Since it isn't a normal "wedding", I am not making a normal cake.  Well, it is cake with icing and fondant, but the shape is what sets it apart.  I don't want to say too much, but for those of you who saw my "defying gravity cake" for my niece, this one takes it to another level!  I am going to do most of the prep and a friend of mine will do the last minute constructing, etc.

I wish August would hurry up and get here - I am going to have everything done and won't know what to do with myself!


----------



## LPBeier (May 3, 2014)

This is the cake I was referring to.

Ours won't look anything like this, but this was my first attempt at non symetrical cakes.


----------



## PrincessFiona60 (May 3, 2014)

Love that cake, LP!!


----------



## Somebunny (May 4, 2014)

Hmm that link takes me to a post about spiced cherry tomatoes from 2005 =\


----------



## Dawgluver (May 4, 2014)

That's strange, Bunny, the link takes me to a beautiful blue cake with sunflowers.


----------



## Somebunny (May 4, 2014)

Must be some kind of glitch!


----------



## LPBeier (May 4, 2014)

This is strange.  I clicked on the link here on my PC and it came up with the cake.  However, when I clicked on it earlier on my phone, I got what Bunny got.  

Somebunny, if you go to my profile and the album "my cakes", in the middle is a cake in shades of blue with sunflowers.  The layers are all on angles in the air!  Sorry you are having problems with this.

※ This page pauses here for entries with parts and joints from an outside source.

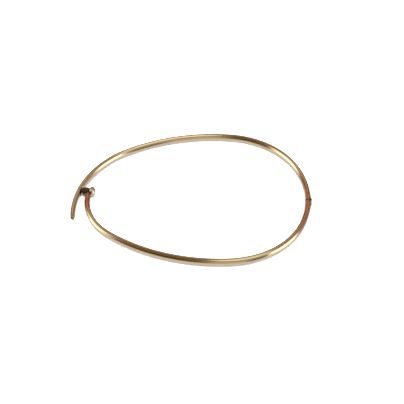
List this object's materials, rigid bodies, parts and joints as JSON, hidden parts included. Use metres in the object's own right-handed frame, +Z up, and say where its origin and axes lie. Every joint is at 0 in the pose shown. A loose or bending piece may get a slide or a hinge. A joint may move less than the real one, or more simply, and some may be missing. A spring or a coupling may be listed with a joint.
{
  "type": "hinged bangle bracelet",
  "caption": "Oval hinged bangle of solid gold wire whose one arm crosses outside the other and ends in a free tail, closed by a small sprung bolt with a ball knob.",
  "frame": {"origin": "centre of the bangle's bounding box, on the plane it lies on", "axes": "+X from the catch to the hinge, +Y from the front arm to the rear arm, +Z up through the wrist opening"},
  "size_m": [0.0664, 0.0532, 0.0027],
  "materials": {
    "wire_gold": "polished 9 ct rose gold with light wear",
    "hinge_gold": "polished rose gold, darker at the seams",
    "pin_gold": "turned gold, satin",
    "knob_gold": "bright polished gold",
    "catch_gold": "dulled gold with dark tarnish in the corners",
    "spring_steel": "drawn spring wire"
  },
  "bodies": {
    "rear_half": {"rear_arm": "wire_gold", "rear_hinge_ferrule": "hinge_gold", "rear_knuckle_upper": "hinge_gold", "rear_knuckle_lower": "hinge_gold", "hinge_pin": "pin_gold", "keeper_plate": "catch_gold"},
    "front_half": {"front_arm": "wire_gold", "front_hinge_ferrule": "hinge_gold", "front_knuckle": "hinge_gold", "tip_collar": "wire_gold", "bolt_barrel": "catch_gold", "barrel_bush": "catch_gold", "catch_spring": "spring_steel"},
    "bolt": {"bolt_pin": "pin_gold", "pull_knob": "knob_gold"}
  },
  "joints": [
    {"name": "hinge_swing", "type": "hinge", "parent": "rear_half", "child": "front_half", "pos_m": [0.03259, -0.00288, 0.00137], "axis": [0, 0, 1], "range_deg": [0, 75]},
    {"name": "bolt_pull", "type": "slide", "parent": "front_half", "child": "bolt", "axis": [1, 0, 0], "range_m": [0, 0.00045], "stiffness_N_per_m": 500, "springref_m": -0.0008, "deforming": ["catch_spring"]}
  ]
}
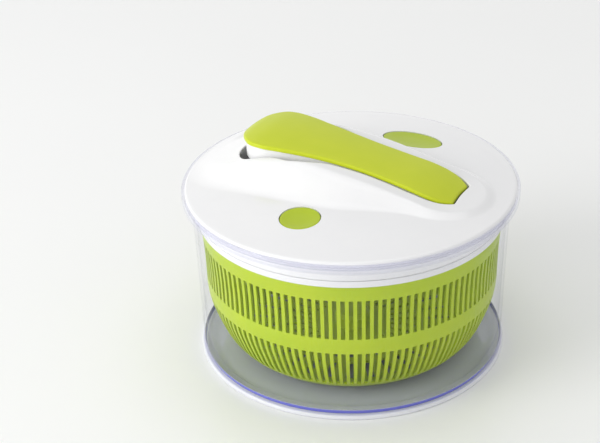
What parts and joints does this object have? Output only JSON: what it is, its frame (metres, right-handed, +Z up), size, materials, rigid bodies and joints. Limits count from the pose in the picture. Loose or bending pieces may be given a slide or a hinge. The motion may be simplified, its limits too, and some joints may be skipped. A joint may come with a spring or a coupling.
{
  "type": "salad spinner",
  "caption": "Lever-driven salad spinner: clear bowl, slotted basket and domed white lid with a wide press lever, a geared spin drive, a brake button and a lever lock button.",
  "frame": {"origin": "centre of the foot ring on the table", "axes": "+Z up, the lever lies along X with its hinge towards +X and its free end towards -X, the round lock button is towards -Y"},
  "size_m": [0.2546, 0.2546, 0.1683],
  "materials": {
    "clear": "clear glossy moulded plastic, faint blue-violet in the thick edges",
    "foot_tpe": "satin pale ring",
    "white_lid": "glossy white moulded plastic",
    "plate_white": "satin white moulded plastic",
    "lime": "satin lime green moulded plastic",
    "acetal": "satin natural acetal",
    "steel": "fine turned steel",
    "spring_steel": "drawn spring wire",
    "rubber_pad": "matt dark rubber"
  },
  "bodies": {
    "bowl": {"outer_bowl": "clear", "foot_ring": "foot_tpe"},
    "pivot_cup": {"basket_pivot_cup": "acetal"},
    "basket": {"basket": "lime"},
    "lid": {"lid_shell": "white_lid", "lid_base": "white_lid", "output_bush": "acetal", "hinge_pin": "steel", "idler_post": "acetal", "lid_screw_1": "steel", "lid_screw_2": "steel", "lid_screw_3": "steel", "lid_screw_4": "steel", "lid_screw_5": "steel", "lid_screw_6": "steel", "lever_spring": "spring_steel", "brake_spring": "spring_steel", "lock_spring": "spring_steel"},
    "lever": {"lever_cover": "lime", "lever_body": "white_lid", "drive_sector": "acetal", "lever_screw_1": "steel", "lever_screw_2": "steel"},
    "cross_shaft": {"cross_shaft": "steel", "cross_pinion": "acetal", "crown_gear": "acetal"},
    "idler": {"idler_pinion": "acetal", "idler_gear": "acetal"},
    "clutch_drum": {"clutch_gear": "acetal"},
    "output": {"output_shaft": "steel", "clutch_hub": "acetal", "clutch_roller_1": "steel", "clutch_roller_2": "steel", "clutch_roller_3": "steel", "drive_plate": "plate_white", "plate_washer": "steel", "plate_screw": "steel", "shaft_clip": "steel"},
    "brake_button": {"brake_button": "lime", "brake_stem": "acetal", "brake_pad": "rubber_pad"},
    "lock_button": {"lock_button": "lime"},
    "lock_bolt": {"lock_bolt": "acetal"}
  },
  "joints": [
    {"name": "lid_lift", "type": "slide", "parent": "bowl", "child": "lid", "axis": [0, 0, 1], "range_m": [0, 0.25]},
    {"name": "basket_lift", "type": "slide", "parent": "bowl", "child": "pivot_cup", "axis": [0, 0, 1], "range_m": [0, 0.14]},
    {"name": "basket_spin", "type": "hinge", "parent": "pivot_cup", "child": "basket", "pos_m": [0, 0, 0.0184], "axis": [0, 0, 1], "continuous": true},
    {"name": "lever_hinge", "type": "hinge", "parent": "lid", "child": "lever", "pos_m": [0.074, 0, 0.1335], "axis": [0, -1, 0], "range_deg": [0, 6], "stiffness_Nm_per_rad": 0.45, "springref_deg": -20.05},
    {"name": "cross_shaft_turn", "type": "hinge", "parent": "lid", "child": "cross_shaft", "pos_m": [-0.02494, 0, 0.137], "axis": [0, -1, 0], "range_deg": [-113, 0]},
    {"name": "idler_turn", "type": "hinge", "parent": "lid", "child": "idler", "pos_m": [-0.02494, 0.0138, 0.12], "axis": [0, 0, 1], "range_deg": [-226, 0]},
    {"name": "clutch_drum_turn", "type": "hinge", "parent": "lid", "child": "clutch_drum", "pos_m": [0, 0, 0.122], "axis": [0, 0, 1], "range_deg": [0, 579]},
    {"name": "output_spin", "type": "hinge", "parent": "lid", "child": "output", "pos_m": [0, 0, 0.118], "axis": [0, 0, 1], "continuous": true},
    {"name": "brake_press", "type": "slide", "parent": "lid", "child": "brake_button", "axis": [0, 0, -1], "range_m": [0, 0.0035], "stiffness_N_per_m": 300, "springref_m": -0.004, "deforming": ["brake_spring"]},
    {"name": "lock_press", "type": "slide", "parent": "lid", "child": "lock_button", "axis": [0, 0, -1], "range_m": [0, 0.004], "stiffness_N_per_m": 300, "springref_m": -0.004, "deforming": ["lock_spring"]},
    {"name": "lock_bolt_slide", "type": "slide", "parent": "lid", "child": "lock_bolt", "axis": [0, 1, 0], "range_m": [0, 0.005]}
  ],
  "couplings": [
    {"joint": "basket_lift", "follows": "lid_lift", "ratio": 0.55},
    {"joint": "basket_spin", "follows": "output_spin", "ratio": 1},
    {"joint": "cross_shaft_turn", "follows": "lever_hinge", "ratio": -18.8},
    {"joint": "idler_turn", "follows": "lever_hinge", "ratio": -37.6},
    {"joint": "clutch_drum_turn", "follows": "lever_hinge", "ratio": 96.35},
    {"joint": "lock_bolt_slide", "follows": "lock_press", "ratio": 1.25}
  ]
}
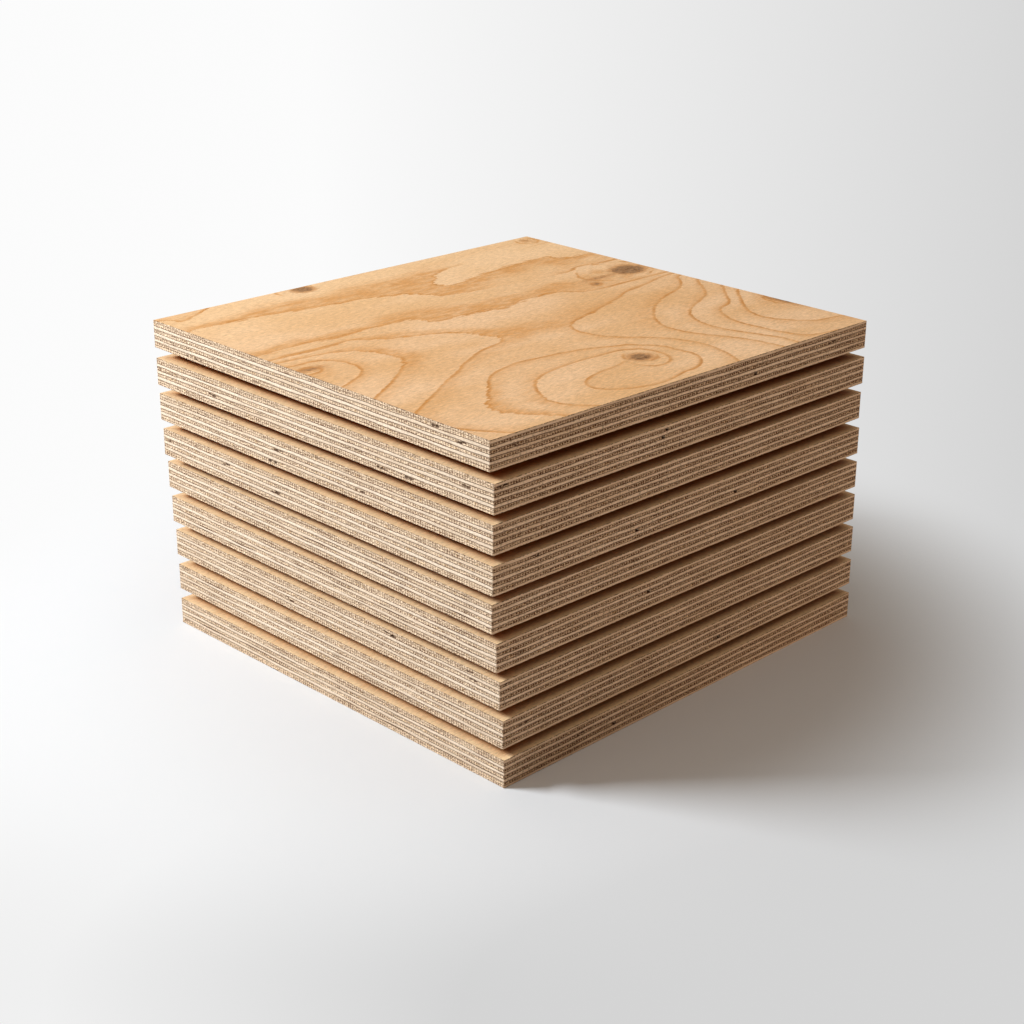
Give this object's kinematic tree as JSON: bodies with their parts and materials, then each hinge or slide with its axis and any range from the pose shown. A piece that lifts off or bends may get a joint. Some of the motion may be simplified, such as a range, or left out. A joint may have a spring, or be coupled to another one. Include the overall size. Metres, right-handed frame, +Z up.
{
  "type": "stack of plywood sheets",
  "caption": "Stack of square-cut plywood sheets, each a little out of line, held apart by hidden spacer battens so that an even gap shows between them.",
  "frame": {"origin": "centre of the stack's footprint on the floor, under the bottom sheet", "axes": "+Z up through the stack, +Y along the face grain and the sheets' length, +X across it"},
  "size_m": [0.3156, 0.3454, 0.214],
  "materials": {
    "face_veneer": "sanded rotary-cut softwood veneer, unfinished",
    "cross_plies": "saw-cut, dark and dotted, with core gaps",
    "long_plies": "saw-cut, pale",
    "back_veneer": "sanded rotary-cut softwood veneer, unfinished",
    "battens": "sawn softwood"
  },
  "bodies": {
    "root": {"sheet_1_face_veneer": "face_veneer", "sheet_1_cross_plies": "cross_plies", "sheet_1_long_plies": "long_plies", "sheet_1_back_veneer": "back_veneer", "sheet_2_face_veneer": "face_veneer", "sheet_2_cross_plies": "cross_plies", "sheet_2_long_plies": "long_plies", "sheet_2_back_veneer": "back_veneer", "sheet_3_face_veneer": "face_veneer", "sheet_3_cross_plies": "cross_plies", "sheet_3_long_plies": "long_plies", "sheet_3_back_veneer": "back_veneer", "sheet_4_face_veneer": "face_veneer", "sheet_4_cross_plies": "cross_plies", "sheet_4_long_plies": "long_plies", "sheet_4_back_veneer": "back_veneer", "sheet_5_face_veneer": "face_veneer", "sheet_5_cross_plies": "cross_plies", "sheet_5_long_plies": "long_plies", "sheet_5_back_veneer": "back_veneer", "sheet_6_face_veneer": "face_veneer", "sheet_6_cross_plies": "cross_plies", "sheet_6_long_plies": "long_plies", "sheet_6_back_veneer": "back_veneer", "sheet_7_face_veneer": "face_veneer", "sheet_7_cross_plies": "cross_plies", "sheet_7_long_plies": "long_plies", "sheet_7_back_veneer": "back_veneer", "sheet_8_face_veneer": "face_veneer", "sheet_8_cross_plies": "cross_plies", "sheet_8_long_plies": "long_plies", "sheet_8_back_veneer": "back_veneer", "sheet_9_face_veneer": "face_veneer", "sheet_9_cross_plies": "cross_plies", "sheet_9_long_plies": "long_plies", "sheet_9_back_veneer": "back_veneer", "battens_on_sheet_2": "battens", "battens_on_sheet_3": "battens", "battens_on_sheet_4": "battens", "battens_on_sheet_5": "battens", "battens_on_sheet_6": "battens", "battens_on_sheet_7": "battens", "battens_on_sheet_8": "battens", "battens_on_sheet_9": "battens"}
  },
  "joints": []
}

This will give you a bit of an idea what I am going for with my cake.  It will be different, but very much along these lines.
http://www.craftsy.com/project/view/stacked-swag-cake/181078


----------



## bakechef (May 4, 2014)

I had the same problem yesterday, when I clicked on the mobile app, I got the tomato post, on the computer, I got the proper post.  Strange.


----------



## LPBeier (May 4, 2014)

So, bakechef (and anyone else), what do you think of the inspiration for my cake?


----------



## PrincessFiona60 (May 4, 2014)

I think it will be a beautiful cake and I love the asymmetry.  Colors?


----------



## LPBeier (May 5, 2014)

The base will be a pale silver to go with my dress.  There will be painted and sugar (to give depth) daisies and butterflies in purple and green.  The flowers and butterflies will be on top (round) and large square cakes.  The whole think is cake by the way!  No styrofoam!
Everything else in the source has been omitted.